Gartner also surveyed 2,457 CIOs in 84 countries across all major industries and came up with these top eight IT investment priorities for 2024: 1) Cyber/information security; 2) Business intelligence/data analytics; 3) Cloud platforms; 4) Artificial intelligence/machine learning; 5) Application modernization; 6) Integration technologies/application programming interfaces; 7) Total experience solutions; 8) Hyper automation.

technology refresh

Forrester

“There’s a lot of pressure,” Matt Guarini, Forrester vice president and senior research director, told CIODive. “I think that [tech leaders] feel like a lot of the CEOs are turning on them and saying ‘now is your time to deliver.” Here, in brief, are some challenges Forrester says CIOs will face. (Purchase and read its full report here.)

  • Growth: “Only 10% of tech execs will get ‘growth’ right despite the clear call to action… AI will be critical to every conversation.”
  • Shadow HR: “Twenty percent of tech execs will turn to shadow HR to upgrade talent acquisition…Unfortunately, they’ll find that these efforts fall short. The most frustrated tech leaders will take talent into their own hands — creating ‘shadow HR.’”
  • AI Partnerships: “Tech execs will seek partners to close the AI gap as 50% fail to master it internally… Savvy tech execs will recognize that this AI movement is an opportunity to rethink external relationships and will work to find a healthy balance between overly dependent outsourcing and co-innovation partnerships.”

PwC

While AI is and will remain the talk of the town, and of the C-Suite, PwC advises CIOs to stay the course and keep focusing on how emerging tech in general (including AI) can boost productivity and revenue.
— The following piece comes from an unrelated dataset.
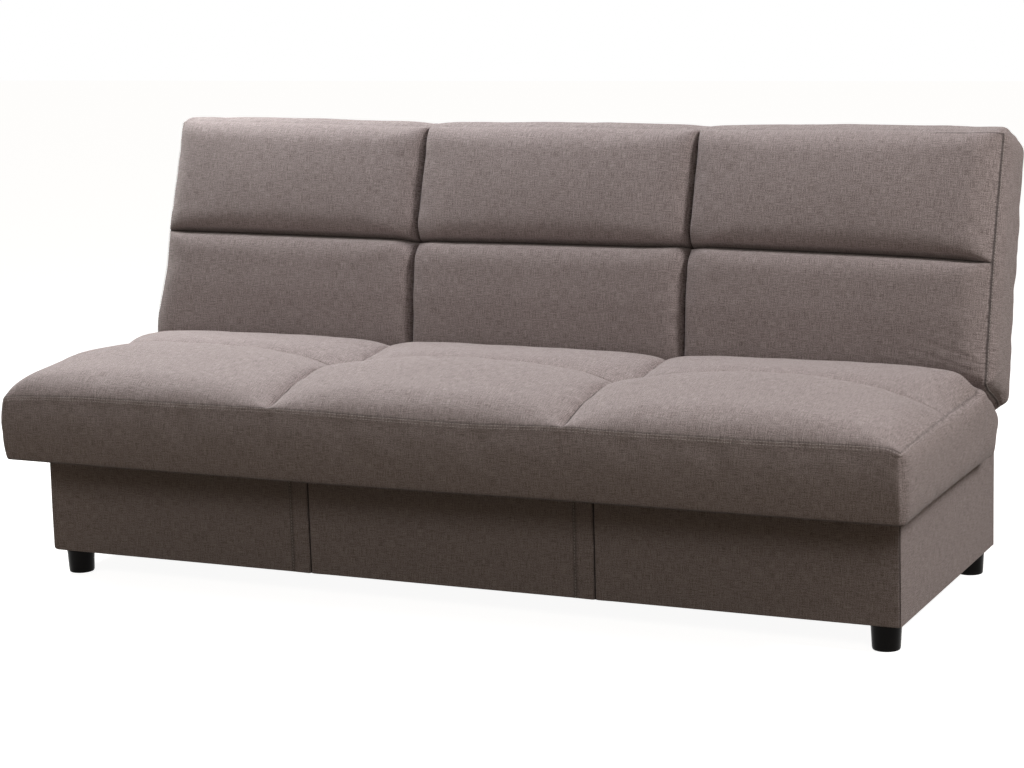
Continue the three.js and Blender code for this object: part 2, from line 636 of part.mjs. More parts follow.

The biggest challenge, it notes, is achieving ROI “when it comes to foundational cloud systems, data and IT operations, as well as how the organization uses new technology to work efficiently and serve customers.”

PwC compiled a list of five things that are shaping the 2024 CIO agenda. We’ve pulled some brief excerpts below, but you can read the entire report here.

  • Modernizing data to unlock value: “Foundational issues around governance, privacy and cybersecurity are critical to break down organizational silos and give the business an enterprise-wide view of data.”
  • Prioritizing cloud engineering: “How you engage with your business C-suite peers is also key to delivering positive cloud-powered outcomes.”
  • Evolving your IT operating model: “It’s critical that you regularly engage with the board to provide updates on tech strategy, cybersecurity, risk mitigation and innovation initiatives.”
  • Scaling GenAI for new business models: “A transformative GenAI approach is rooted in trust and integrates responsible AI from the outset, considering strategy, governance, controls and ongoing practices.”
  • Innovating through emerging tech: “Where it makes sense, let leaders get hands-on with proofs of concepts and experience how tech is changing the way employees or customers interact. That includes keeping an eye on seemingly exotic technologies, such as quantum computing…”

Gartner’s Tyler was also quoted in a Wall Street Journal article this past October. The CIO’s role, he said during a presentation at the Symposium/xpo, is no longer centered on “putting out fires” as it long had been. It’s much broader than that. “This is not the workplace that we need to be in,” he said. “This is not where we can deliver our greatest potential.

“So we have to flip this around and we have to work as an active executive with other executives in the C-suite and we have to focus on creating value.”